On the wall of the kosher restaurant
Hangs dirty bedding
And bedbugs dance in circles. There is a stink
Of gefilte fish and wet socks.
Oy, Bashe, don't ask questions, why bother?
Let me open the door
In the room where the wives are
Speaking of Marx and Lenin.
I grow old . . . I grow old . . .
And my navel grows cold.
Should I comb my hair?
May I eat a prune?
I will put on pants
And walk by the sea.
I will hear the sea-maidens sing Chad Gadya,
I shall answer them: Baruch Ha-ba.
The genius of this lies not just in Ronsenfeld's and Bellow's cultural one-upmanship of producing deliriously Yiddish equivalents of Eliot's waspy images of tea and neckties and white flannel trousers, but in exploding the entire air of aestheticized pathos that surrounds "Prufrock" — exposing, thanks to their commonplace Yiddishisms, that there is absolutely nothing so special about Prufrock's sense of tragic, existential alienation other than the linguistic polish Eliot gives it.

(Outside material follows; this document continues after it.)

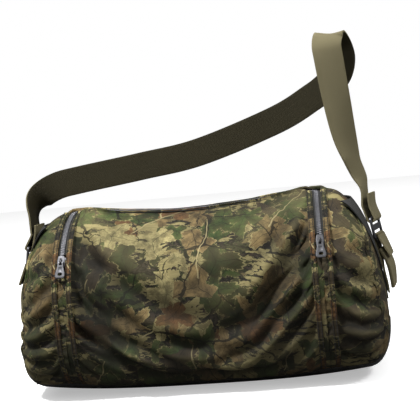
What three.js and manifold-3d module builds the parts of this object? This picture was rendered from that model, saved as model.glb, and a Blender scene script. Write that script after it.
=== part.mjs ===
// A barrel-shaped drum stick bag: camouflage cloth shell, U-shaped zip with two sliders, folding lid,
// and a webbing shoulder strap held by three-bar buckles at the ends.
// Millimetres. +X runs along the bag, -Y is the front, +Z is up, and z = 0 is the base.
import * as THREE from 'three';
import { mergeVertices } from 'three/addons/utils/BufferGeometryUtils.js';
import Module from 'manifold-3d';

// ---------------------------------------------------------------- driving dimensions

const gap = 0.3; // between neighbouring pieces
const reach = 600; // longer than anything here, for cutting regions

// shell
const barrelRadius = 114;
const bottomRadius = 70; // of the long bottom edges
const wall = 4;
const halfLength = 168; // of the barrel at its top
const endFlare = 32; // how much further its end seams stand out at the base
const endDepth = 43; // how far each end stands out past the barrel
const endPower = 2.3; // roundness of an end: 2 is an ellipse, more is squarer
const capShare = 0.72; // share of the end's depth at which the cap's seam runs
const baseHeight = 16; // the black base's turn-up
const boardThick = 3;
const boardEndClear = 12; // from the barrel's end seam at the base
const boardSideClear = 1; // from the rounded long edges
const boardCorner = 20;

// zip
const zipInset = 14; // of each leg from the barrel's end seam at the top
const zipTopAngle = 80; // of the lengthwise run, from the front horizontal
const parkAngle = 30; // of a parked slider
const foldClear = 1.95; // from a parked slider up to the lid's fold
const stopClear = 3.1; // from a parked slider down to its bottom stop
const rowGap = 1.4; // between the two tooth rows
const rowWidth = 1.8;
const rowThick = 3.4;
const tapeWidth = 2.9; // what shows beside a row
const tapeThick = 1.6;
const chainDepth = 1.9; // from the shell's outside to the middle of the tape

// sliders and pullers
const sliderLength = 16;
const sliderWidth = 9.6;
const sliderPlate = 1.4;
const sliderClear = 0.8; // over the teeth
const postThick = 0.7;
const postLength = 5;
const bailLength = 8;
const bailHeight = 4;
const bailThick = 1.6;
const bailBar = 1.3;
const pullerLength = 20;
const pullerTop = 6.6;
const pullerFoot = 12;
const pullerThick = 1.6;
const pullerEye = 3.4; // width of the eye that the bail passes through
const pullerEyeLength = 3.4;
const pullerHole = 4.4; // width of the opening near the foot

// plackets
const placketWidth = 6.6;
const placketThick = 1.5;
const placketClear = 0.6; // between a placket and the slider beside it

// strap, buckles and their webbing
const strapWidth = 38;
const strapThick = 2.2;
const backingMargin = 3; // of the backing band past the webbing, on each side
const backingThick = 1.5;
const backingDrop = 16; // from the bag's top to the backing band's
const backingFoot = 6; // of the backing band below the anchor
const anchorDrop = 82; // from the buckle's middle to the anchor's sewn foot
const anchorTailDrop = 36; // from the buckle's middle to the end of the anchor's tail
const tailFlare = 2;
const buckleHeight = 27;
const buckleBar = 3;
const buckleSide = 3.4;
const windowClear = 0.8; // between a window's side and the webbing
const buckleDrop = 56; // from the bag's top to the buckle's middle
const buckleLean = 10; // degrees that a buckle leans in at its top
const anchorLoop = 3.6; // radius of the webbing's middle round the lower bar
const strapLoop = 4.6; // radius of the webbing's middle round the upper bar
const swingDrop = 6; // from the bag's top to the strap's swing axis
const rightStrapInset = 11.5; // of the strap's foot from the buckle's middle, where it comes up inside
const leftStrapInset = 7; // and where it comes up outside
const strapTailDrop = 7; // from the swing axis to the end of the strap's tail

// ---------------------------------------------------------------- worked-out places

const middleZ = barrelRadius; // height of the barrel's axis
const topZ = 2 * barrelRadius;
const zipPlace = halfLength - zipInset; // each leg's distance from the middle
const rowInner = rowGap / 2;
const rowOuter = rowInner + rowWidth;
const tapeInner = rowOuter + gap;
const tapeOuter = tapeInner + tapeWidth;
const slotHalf = tapeOuter + gap;
const tapeRadius = barrelRadius - chainDepth;
const plateRadius = tapeRadius + rowThick / 2 + sliderClear; // underside of a slider's upper plate
const webStep = strapThick + gap;
const buckleZ = topZ - buckleDrop;
const swingZ = topZ - swingDrop;
const anchorLow = buckleZ - anchorDrop;
const anchorTail = buckleZ - anchorTailDrop;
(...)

Prufrock's ethereal "Let us go then, you and I" becomes simple nagging ("Nu, then, come, then"); Eliot's "patient etherised upon a table" becomes "a clay golem on Tisha B'Av" — which is actually about a triple-play, as a "leymener goylm" doesn't really refer to the golem that's the supernatural creature of Jewish folklore but is rather a vivid Yiddish metaphor for a clod, a person who's a hunk of wood, and Tisha B'Av is the Jewish day of mourning for the destruction of the Temple in Jerusalem; as Ruth Wisse observes, it's as perfect "an image of national impotence as one can imagine." It's Pumshtok saying to Prufrock: "You think you've got troubles?"
And of course, "May I eat a prune?" is absolutely no different in substance or meaning or intent from Eliot's famous "Do I dare to eat a peach?"; likewise there's nothing to "Oh, do not ask, 'What is it?" Let us go and make our visit" that isn't completely covered by the plain language of "Oy, don't ask questions, why bother?" In each case, as "Pumshtock" mercilessly reveals, Eliot's poem owes its glow of poetic profundity simply to a patina of refined language, which the Yiddish version unceremoniously strips bare, revealing its absurdly ordinary core. Baruch Ha-ba!